Zero net emissions by 2050
Beyond powering the country’s electricity grid with 100% green energy, Ardern also wants to reach zero net emissions by 2050. This ambitious goal is very much in line with her focus on climate change throughout the course of her campaign. Environmental issues were one of her top priorities from the start, which increased her appeal with young voters and helped her become one of the youngest world leaders at only 37.
Reaching zero net emissions would require overcoming challenging issues like eliminating fossil fuels in vehicles. Ardern hasn’t outlined a plan for reaching this goal, but has suggested creating an independent commission to aid in the transition to a lower carbon economy.
She also set a goal of doubling the number of trees the country plants per year to 100 million, a goal she says is “absolutely achievable” using land that is marginal for farming animals.
Greenpeace New Zealand climate and energy campaigner Amanda Larsson believes that phasing out fossil fuels should be a priority for the new prime minister. She says that in order to reach zero net emissions, Ardern “must prioritize closing down coal, putting a moratorium on new fossil fuel plants, building more wind infrastructure, and opening the playing field for household and community solar.”

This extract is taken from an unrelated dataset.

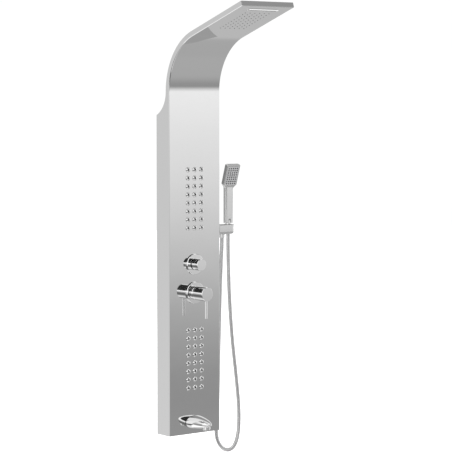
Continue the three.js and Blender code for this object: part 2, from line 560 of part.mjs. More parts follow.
// ---- Shower hose --------------------------------------------------------------------------------------------------
// It leaves the outlet nut, hangs beside the panel in one long loop and rises again to the hand shower.
const HOSE_ROUTE = [
  [137, 49, 673.7], [136.8, 49, 649], [134.6, 49, 610], [131.6, 49, 550], [128.7, 49, 481],
  [126.2, 49, 402], [124, 49, 323], [121.9, 49, 244], [120.4, 48.5, 165], [119.4, 47, 101],
  [118.8, 44, 46], [118.2, 41, 8], [119.5, 39.6, -22], [125, 41, -45], [134.5, 43.5, -63],
  [149, 46, -76], [166, 48, -80], [184, 49, -75], [200, 49, -56], [210.2, 49, -22], [213.8, 49, 24],
  [212.2, 49, 78], [206.5, 49, 135], [198.4, 49, 200], [189.5, 49, 266], [181.5, 49, 333],
  [175.1, 49, 405], [170.3, 49, 476], [167.1, 49, 547], [165.1, 49, 618], [164.7, 49, 658],
  [164.7, 49, 687.7],
];
add(column, 'shower_hose', bar(HOSE_ROUTE, HOSE_RADIUS, { sides: 8, steps: 58 }), CHROME);

// ---- Hand shower --------------------------------------------------------------------------------------------------
const handset = group(column, HOLDER.seat, HOLDER.forward, HANDLE.bottom);
const sprayHead = group(handset, 0, 0, HANDLE.length - 4, SPRAY.tilt);
sprayHead.updateMatrix();
const FACE = { width: 48, height: 70, middle: 47, depth: 1.8, chamber: 3 };

function sprayOutline() {
  const [wide, neck, top] = [SPRAY.width / 2, HANDLE.width / 2, SPRAY.length];
  return polygon([[-neck, -3], [neck, -3], [neck, 2], [wide, 15], [wide, top - 9], [wide - 9, top], [9 - wide, top],
    [-wide, top - 9], [-wide, 15], [-neck, 2]]);
}

const faceBlock = (shrink, from, to) => {
  const [w, h] = [FACE.width / 2 - shrink, FACE.height / 2 - shrink];
  return block([-w, w], [from, to], [FACE.middle - h, FACE.middle + h]);
};

function handsetBody() {
  const half = SPRAY.thickness / 2;
  const sprayShell = placed(facing(sprayOutline(), -half, half), sprayHead.matrix);
  const recess = placed(faceBlock(0, half - FACE.depth, half + 1), sprayHead.matrix);
  const chamber = placed(faceBlock(2.5, half - FACE.depth - FACE.chamber, half), sprayHead.matrix);
  const grip = upright(roundedBox(HANDLE.width, HANDLE.depth, HANDLE.corner), 0, HANDLE.length, { curveSegments: 4 });
  const arch = joined(block([-5, 5], [0, 12], [-1, 9]), moved(rod('front', 5, 0, 12, 16), 0, 0, 9));
  const waterWay = rod('up', 4.5, 10, HANDLE.length + 12, 12);
  return cut(joined(sprayShell, grip), recess, chamber, arch, rod('up', 8.4, -1, 14), waterWay);
}

const nozzlePlaces = spread(SPRAY.columns, SPRAY.pitchX).flatMap((x) =>
  spread(SPRAY.rows, SPRAY.pitchZ).map((z) => [x, FACE.middle + z]));

function facePlate() {
  const half = SPRAY.thickness / 2;
  const hole = rod('front', 2.2, half - 4, half + 2, 5);
  return cut(faceBlock(GAP, half - FACE.depth + GAP, half + 0.4), ...nozzlePlaces.map(([x, z]) => moved(hole, x, 0, z)));
}

function nozzleMat() {
  const front = SPRAY.thickness / 2 - FACE.depth;
  const nozzle = rod('front', 1.6, front - 1, SPRAY.thickness / 2 + 1.2, 5);
  return joined(faceBlock(3, front - 1.6, front), ...nozzlePlaces.map(([x, z]) => moved(nozzle, x, 0, z)));
}

// The cone on the hose's end screws into the grip and is what rests in the cradle.
const hoseCone = () => turned('up', [[0, -38], [7.6, -38], [7.8, -30], [10.8, -6], [10.8, -GAP], [8, -GAP],
  [8, 9], [5, 9], [5, -20], [0, -20]], 24);

add(handset, 'handset_body', handsetBody(), CHROME);
add(sprayHead, 'handset_faceplate', facePlate(), GREY_PLASTIC);
add(sprayHead, 'handset_nozzle_mat', nozzleMat(), RUBBER);
add(handset, 'hose_cone', hoseCone(), CHROME);

// ---- Feed hoses inside the panel ----------------------------------------------------------------------------------
const spigotEnd = DIVERTER_BODY.x + SPIGOT.length + GAP;
const [highZ, lowZ] = [DIVERTER.z + DIVERTER_BODY.spigotZ, DIVERTER.z - DIVERTER_BODY.spigotZ];
const SPIGOT_DEPTH = PANEL.depth + DIVERTER_BODY.spigotDepth;

// A place in the head's frame, as (x, forward, z) of the column.
function inHead(x, along, up) {
  const [, forward, z] = HEAD_AT;
  return [x, forward + along * cos(SLOPE) - up * sin(SLOPE), z + along * sin(SLOPE) + up * cos(SLOPE)];
}

// The hose's way round the bend, midway through the head's thickness, from one x to another.
function roundBend(fromX, toX) {
  const radius = BEND.radius + HEAD_FEED_Z;
  return [0, 0.2, 0.4, 0.6, 0.8, 1].map((share) => [
    fromX + (toX - fromX) * share,
    BEND_CENTRE - radius * cos(share * BEND.sweep),
    PANEL.straight + radius * sin(share * BEND.sweep),
  ]);
}

function feed(name, points, steps, radius = FEED_RADIUS) {
  add(column, name, bar(points, radius, { sides: 6, steps }), ZINC);
}

const HEAD_FEED_RADIUS = 4.6;
const LEAD = 10; // a hose leaves its fitting straight
const chamberEnd = (top, side) => jetCentre(top) + side * (matHalf.z + 10 + GAP);
const upperEnd = chamberEnd(JET.upperTop, -1);
const lowerEnd = chamberEnd(JET.lowerTop, 1);
const fromLeft = (z) => [[-spigotEnd, SPIGOT_DEPTH, z], [-spigotEnd - LEAD, SPIGOT_DEPTH, z]];
const fromRight = (z) => [[spigotEnd, SPIGOT_DEPTH, z], [spigotEnd + LEAD, SPIGOT_DEPTH, z]];
const rainEnd = RAIN_BOX.from - 8 - GAP;
const fallEnd = FALL_BOX.from - 8 - GAP;

feed('rain_feed_hose', [...fromLeft(highZ), [-66, 38, 622], [-76, 34, 660], [-78, 32, 760], [-78, 32, 900],
  [-78, 34, 1020], [-78, 48, 1110], ...roundBend(-76, -42), inHead(-40, rainEnd - LEAD, HEAD_FEED_Z),
  inHead(-40, rainEnd, HEAD_FEED_Z)], 36, HEAD_FEED_RADIUS);
feed('waterfall_feed_hose', [...fromRight(lowZ), [60, 32, 576], [67, 22, 610], [67, 20, 700], [68, 20, 840],
  [72, 26, 980], [76, 44, 1100], ...roundBend(76, 76), inHead(76, 60, HEAD_FEED_Z), inHead(76, 140, HEAD_FEED_Z),
  inHead(76, fallEnd - LEAD, HEAD_FEED_Z), inHead(76, fallEnd, HEAD_FEED_Z)], 44, HEAD_FEED_RADIUS);
const diverterTop = DIVERTER.z + DIVERTER_BODY.z + SPIGOT.length + GAP;
feed('jet_feed_hose', [[0, SPIGOT_DEPTH, diverterTop], [0, SPIGOT_DEPTH, diverterTop + LEAD],
  [0, FEED_DEPTH, upperEnd - LEAD], [0, FEED_DEPTH, upperEnd]], 8);
feed('jet_link_hose', [[-30, FEED_DEPTH, upperEnd], [-30, FEED_DEPTH, upperEnd - 8], [-44, FEED_DEPTH, 654],
  [-58, FEED_DEPTH, 620], [-61, FEED_DEPTH, 560], [-61, FEED_DEPTH, 480], [-54, FEED_DEPTH, 425],
  [-32, FEED_DEPTH, lowerEnd + 16], [-30, FEED_DEPTH, lowerEnd + 7], [-30, FEED_DEPTH, lowerEnd]], 22);
const outletEnd = PANEL_SIDE - 15 - GAP;
feed('handset_feed_hose', [...fromRight(highZ), [64, 46, 618], [74, 49, 640], [78, 49, 664], [80, 49, 688],
  [outletEnd - 7, HOLDER.forward, HOLDER.neck], [outletEnd, HOLDER.forward, HOLDER.neck]], 18);
const spoutEnd = PANEL.depth + SPOUT_TAIL.from - GAP;
feed('spout_feed_hose', [...fromLeft(lowZ), [-66, 36, 560], [-80, 28, 530], [-84, 24, 440], [-84, 24, 300],
  [-84, 24, 180], [-72, 26, 90], [-36, 28, 50], [-8, 34, SPOUT.z], [0, spoutEnd - 6, SPOUT.z],
  [0, spoutEnd, SPOUT.z]], 30);

export default shower;
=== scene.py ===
"""The looks of the rainfall shower column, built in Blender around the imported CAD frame.

Sizes are millimetres until a mesh is made. A place is (x, forward, z): forward is away from the wall,
and z counts from the panel's bottom edge, as in the part itself. row() turns such a place into the row
frame, in metres.
"""
import json
from math import acos, atan2, ceil, cos, hypot, pi, radians, sin, sqrt, tan

import bmesh
import bpy
import numpy as np
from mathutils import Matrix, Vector


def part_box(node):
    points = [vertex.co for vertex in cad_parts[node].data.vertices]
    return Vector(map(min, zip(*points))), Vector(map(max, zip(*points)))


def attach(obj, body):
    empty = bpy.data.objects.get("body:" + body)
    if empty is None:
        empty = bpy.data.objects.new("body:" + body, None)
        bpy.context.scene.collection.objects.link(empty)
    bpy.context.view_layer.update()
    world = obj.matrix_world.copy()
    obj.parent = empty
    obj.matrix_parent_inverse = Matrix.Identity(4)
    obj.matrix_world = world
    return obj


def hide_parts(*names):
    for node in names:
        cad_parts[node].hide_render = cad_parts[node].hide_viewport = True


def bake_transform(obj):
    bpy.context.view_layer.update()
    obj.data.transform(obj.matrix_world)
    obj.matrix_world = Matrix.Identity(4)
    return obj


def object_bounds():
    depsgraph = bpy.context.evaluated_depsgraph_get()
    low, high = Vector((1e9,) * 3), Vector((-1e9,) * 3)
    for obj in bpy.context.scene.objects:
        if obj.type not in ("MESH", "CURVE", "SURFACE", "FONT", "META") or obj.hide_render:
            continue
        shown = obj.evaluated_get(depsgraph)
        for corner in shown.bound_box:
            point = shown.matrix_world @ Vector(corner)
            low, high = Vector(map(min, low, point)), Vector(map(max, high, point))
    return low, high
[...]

A worldwide shift to renewable energy
Addressing climate change is becoming more of a priority around the world and many governments are assessing how they can reduce their reliance on fossil fuels and switch to environmentally-friendly energy sources. Sustainable energy is becoming an increasingly profitable industry, giving companies more of an incentive to invest.
Ardern isn’t alone in her climate concerns, as other prominent world leaders like Justin Trudeau and Emmanuel Macron have made renewable energy a focus of their campaigns. She isn’t the first to set ambitious goals, either. Sweden and Norway share New Zealand’s goal of net zero emissions by 2045 and 2030, respectively.
Scotland already sources more than half of its electricity from renewable sources and aims to fully transition by 2020, while France announced plans in September to stop fossil fuel production by 2040. This would make it the first country to do so, and the first to end the sale of gasoline and diesel vehicles.
Many parts of the world still rely heavily on coal, but if these countries are successful in phasing out fossil fuels and transitioning to renewable resources, it could serve as a turning point. As other world leaders see that switching to sustainable energy is possible – and profitable – it could be the start of a worldwide shift towards environmentally-friendly energy.